A Nigerian Bishop at the Jubilee Christian Centre in Peckham, South London has been sentenced to 3-years in prison for sexually assualting a woman and a teenage girl in London. Benjamin Egbujor 55, was jailed along with his female secretary 43-year-old Rose Nwenwu who acted as his accomplice.
Benjamin Egbujor and Rose Nwenwu "preyed on their victim's vulnerabilities, whilst satisfying their own sexual urges under the guise of private prayer," said Police Constable James Bell, of Scotland Yard's Offences and Child Abuse Command (SOECA).
The Inner London Crown Court heard the victim, who was under the age of 16, was told by Egbujor, a bishop at the Jubilee Christian Centre in Peckham, South London, that she had been “chosen” to attend a special private prayer session.

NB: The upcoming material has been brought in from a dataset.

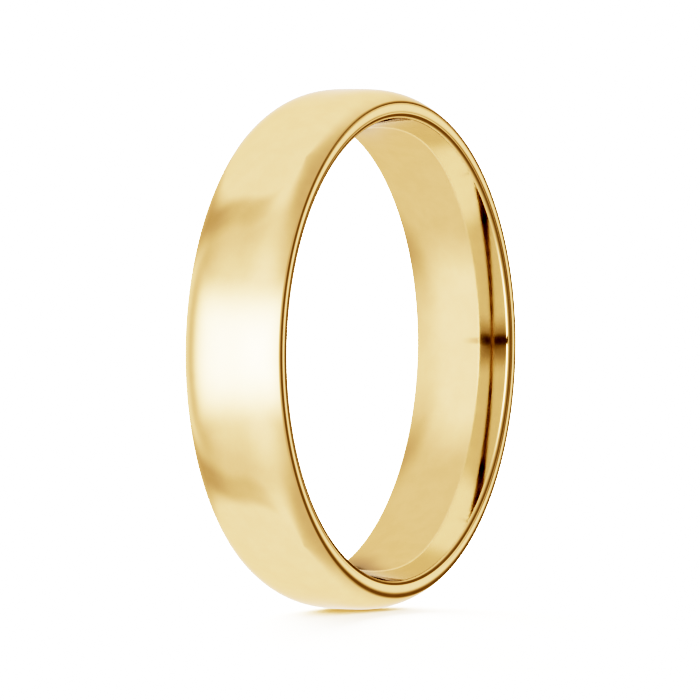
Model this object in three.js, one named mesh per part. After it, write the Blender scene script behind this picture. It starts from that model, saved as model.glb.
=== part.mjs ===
// A plain wedding band of yellow gold.
//
// The band is one piece of metal, turned about its own axis. Its section is a comfort-fit court: a low
// dome outside, a full-width bulge inside for the finger, and a narrow flat land on each side. The four
// edges of the lands are broken with small roundings.
//
// Units are millimetres. The origin is the centre of the finger hole. +Y runs along the band's axis and
// +Z is up, so the band stands on its rim.

import * as THREE from 'three';

// Driving dimensions
const bandWidth = 4.0; // along the axis, from land to land
const boreDiameter = 16.6; // at mid-width, where the finger hole is narrowest (about US ring size 6)
const crownDiameter = 19.4; // over the top of the dome
const landOuterDiameter = 18.42; // where the dome would meet each flat side if its edge were sharp
const landInnerDiameter = 17.22; // where the bore would meet each flat side if its edge were sharp
const domePower = 3.5; // 2 would be a parabola; a higher power is flatter on top and rounder at its sides
const bulgeMiddle = 1.17; // the bore is round this far from mid-width, and nearly conical past it
const outerEdgeBreak = 0.08; // how far the rounding of a land's outer edge reaches from the corner
const innerEdgeBreak = 0.14; // the same for a land's inner edge, which is softer against the finger

// How finely the round shapes are cut into flat facets
const segmentsAround = 48; // a multiple of 4, so that a flat facet faces +X, -X, +Z and -Z
const segmentsPerHalfDome = 8;
const segmentsPerHalfBore = 6;
const segmentsPerEdge = 2;

const halfWidth = bandWidth / 2;
const crownRadius = crownDiameter / 2;
const landOuterRadius = landOuterDiameter / 2;
const landInnerRadius = landInnerDiameter / 2;
const boreRadius = boreDiameter / 2;

// Every facet around the band touches the true circle along its middle, so the band stands on a small
// flat and keeps its full diameter. The corners between facets lie this much further out.
const facetAngle = (2 * Math.PI) / segmentsAround;
const facetCornerScale = 1 / Math.cos(facetAngle / 2);

const outerCorner = new THREE.Vector2(landOuterRadius, halfWidth);
const innerCorner = new THREE.Vector2(landInnerRadius, halfWidth);

// A point of the dome at a distance y from mid-width.
function domePoint(y) {
  const rise = (crownRadius - landOuterRadius) * (1 - (Math.abs(y) / halfWidth) ** domePower);
  return new THREE.Vector2(landOuterRadius + rise, y);
}

// How far a hyperbola with its round middle at y = 0 has risen at a distance y from there, before scaling.
function hyperbolaRise(y) {
  return Math.hypot(1, y / bulgeMiddle) - 1;
}

// A point of the bore at a distance y from mid-width. The bulge is a hyperbola: round in the middle of the
// band, with sides that flare towards both lands.
function borePoint(y) {
  const flare = (landInnerRadius - boreRadius) * (hyperbolaRise(y) / hyperbolaRise(halfWidth));
  return new THREE.Vector2(boreRadius + flare, y);
}

// The points of a curve from y = 0 to y = reach, closer together near the edge, where the dome bends most.
function pointsAlong(curve, reach, count) {
  const points = [];
  for (let i = 0; i <= count; i += 1) {
    points.push(curve(reach * Math.sin((i / count) * (Math.PI / 2))));
  }
  return points;
}

// The rounded edge between two faces that meet at a corner, without its first and last points.
function edgePoints(start, corner, end) {
  const rounding = new THREE.QuadraticBezierCurve(start, corner, end);
  return rounding.getPoints(segmentsPerEdge).slice(1, -1);
}

// The +Y half of the section: from the crown out along the dome, across the land and back to mid-bore.
// Both breaks are measured along Y on the curved side and along the radius on the land.
function halfSection() {
  const dome = pointsAlong(domePoint, halfWidth - outerEdgeBreak, segmentsPerHalfDome);
  const bore = pointsAlong(borePoint, halfWidth - innerEdgeBreak, segmentsPerHalfBore).reverse();
  const landStart = new THREE.Vector2(landOuterRadius - outerEdgeBreak, halfWidth);
  const landEnd = new THREE.Vector2(landInnerRadius + innerEdgeBreak, halfWidth);
  return [
    ...dome,
    ...edgePoints(dome[dome.length - 1], outerCorner, landStart),
    landStart,
    landEnd,
    ...edgePoints(landEnd, innerCorner, bore[0]),
    ...bore,
  ];
}

// The whole section, as one closed loop that ends on its first point.
function closedSection() {
  const half = halfSection();
  const mirrored = half.map((point) => new THREE.Vector2(point.x, -point.y)).reverse();
  return [...half, ...mirrored.slice(1)];
}

// The lathe turns the section about +Y, starting half a facet round from +Z.
function makeBand() {
  const cornerSection = closedSection().map(
    (point) => new THREE.Vector2(point.x * facetCornerScale, point.y),
  );
  const yellowGold = new THREE.MeshStandardMaterial({
    color: new THREE.Color(0.9, 0.68, 0.45),
    roughness: 0.08,
    metalness: 1.0,
  });
  const turned = new THREE.LatheGeometry(cornerSection, segmentsAround, facetAngle / 2);
  const band = new THREE.Mesh(turned, yellowGold);
  band.name = 'band';
  return band;
}

const weddingBand = new THREE.Group();
weddingBand.add(makeBand());

export default weddingBand;
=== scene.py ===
# A plain wedding band of polished yellow gold, standing on its rim on a pale floor in soft studio light.
#
# Everything is in metres, in the CAD frame: +Y along the band's axis, +Z up, the origin in the middle of
# the finger hole.

import math

import bpy
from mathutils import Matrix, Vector


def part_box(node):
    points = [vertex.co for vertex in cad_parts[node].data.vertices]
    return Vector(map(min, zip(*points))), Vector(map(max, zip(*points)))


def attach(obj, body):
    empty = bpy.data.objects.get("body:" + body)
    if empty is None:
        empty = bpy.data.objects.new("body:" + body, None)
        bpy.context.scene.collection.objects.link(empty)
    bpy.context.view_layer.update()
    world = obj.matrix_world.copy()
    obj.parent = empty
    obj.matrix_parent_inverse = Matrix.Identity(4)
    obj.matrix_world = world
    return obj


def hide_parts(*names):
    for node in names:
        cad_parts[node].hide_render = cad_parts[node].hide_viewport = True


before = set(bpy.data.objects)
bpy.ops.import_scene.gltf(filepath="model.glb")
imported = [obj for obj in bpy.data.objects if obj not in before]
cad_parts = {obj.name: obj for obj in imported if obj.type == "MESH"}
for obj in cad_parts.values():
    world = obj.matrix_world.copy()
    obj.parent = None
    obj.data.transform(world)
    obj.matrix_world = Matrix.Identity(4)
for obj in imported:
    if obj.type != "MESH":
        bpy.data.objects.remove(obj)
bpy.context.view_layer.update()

MM = 0.001

# ---------------------------------------------------------------------------------------------------
# Driving dimensions
# ---------------------------------------------------------------------------------------------------

band_low, band_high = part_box("band")
HALF_WIDTH = (band_high.y - band_low.y) / 2
CROWN_RADIUS = (band_high.z - band_low.z) / 2
LAND_OUTER_RADIUS = 9.21 * MM  # where the dome would meet a flat side if its edge were sharp
LAND_INNER_RADIUS = 8.62 * MM  # where the bore would meet it
BORE_RADIUS = 8.3 * MM  # at mid-width
DOME_POWER = 3.5
BULGE_MIDDLE = 1.17 * MM  # the bore is round this far from mid-width, and nearly conical past it
LAND_CROWN = 0.008 * MM  # polishing leaves the middle of each land this much prouder than its borders
OUTER_EDGE_BREAK = 0.06 * MM  # how far the rounding of a land's outer edge reaches, both ways
INNER_EDGE_ON_LAND = 0.2 * MM  # the inner edge is softer, and polished further over the land
INNER_EDGE_IN_BORE = 0.11 * MM
LAND_START = LAND_OUTER_RADIUS - OUTER_EDGE_BREAK
LAND_END = LAND_INNER_RADIUS + INNER_EDGE_ON_LAND

SEGMENTS_AROUND = 440
POINTS_PER_DOME = 72
POINTS_PER_BORE = 72
POINTS_PER_LAND = 14
POINTS_PER_EDGE = 12


# ---------------------------------------------------------------------------------------------------
# The band's section, as points (y, radius)
# ---------------------------------------------------------------------------------------------------

def dome_radius(y):
    """The low dome outside: nearly flat on top, and rounder at its sides."""
    rise = (CROWN_RADIUS - LAND_OUTER_RADIUS) * (1 - (abs(y) / HALF_WIDTH) ** DOME_POWER)
    return LAND_OUTER_RADIUS + rise


def hyperbola_rise(y):
    """How far a hyperbola with its round middle at y = 0 has risen at y, before scaling."""
    return math.hypot(1, y / BULGE_MIDDLE) - 1


def bore_radius(y):
    """The comfort-fit bulge inside, narrowest at mid-width, with sides that flare towards the lands."""
    flare = LAND_INNER_RADIUS - BORE_RADIUS
    return BORE_RADIUS + flare * hyperbola_rise(y) / hyperbola_rise(HALF_WIDTH)


def land_y(radius):
    """The +Y land, a flat ring with a polisher's slight crown."""
    middle = (LAND_START + LAND_END) / 2
    share = (radius - middle) / (LAND_START - middle)
    return HALF_WIDTH - LAND_CROWN * share ** 2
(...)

But after being taken to the 55-year-old's office, the girl was forced to undress and oil was poured over her.
After she told her family what happened, they reported the incident to London's Metropolitan Police who discovered during the course of their inquiries that another woman in her 30s had also been sexually assaulted by Egbujor.
Egbujor, of Belvedere, Kent, was sentenced to three years in prison for the sexual assault and four months, to be served consecutively, for inciting a child to engage in sexual activity. Nwenwu, 43, of West Norwood, London, was also sentenced to three years' imprisonment for sexual assault and three years, to be served concurrently, for helping and encouraging Egbujor. Both were made subject of a Sexual Harm Prevention Order and will have to sign the Sex Offenders’ Register.
Police believe there may be other victims and urged them to come forward.
Detective Inspector Angela Craggs, of the Met’s Sexual Offences and Child Abuse Command, said:
“Egbujor and Nwenwu exploited the trust of their congregation when they targeted and abused these victims.
“They believed their position within the church would protect them from facing justice, but the court has held them accountable for their actions. I hope this conviction serves to empower victims of sexual violence to come forward and report to police, and as a warning to offenders who think they can use their position to protect them from the law,” she said.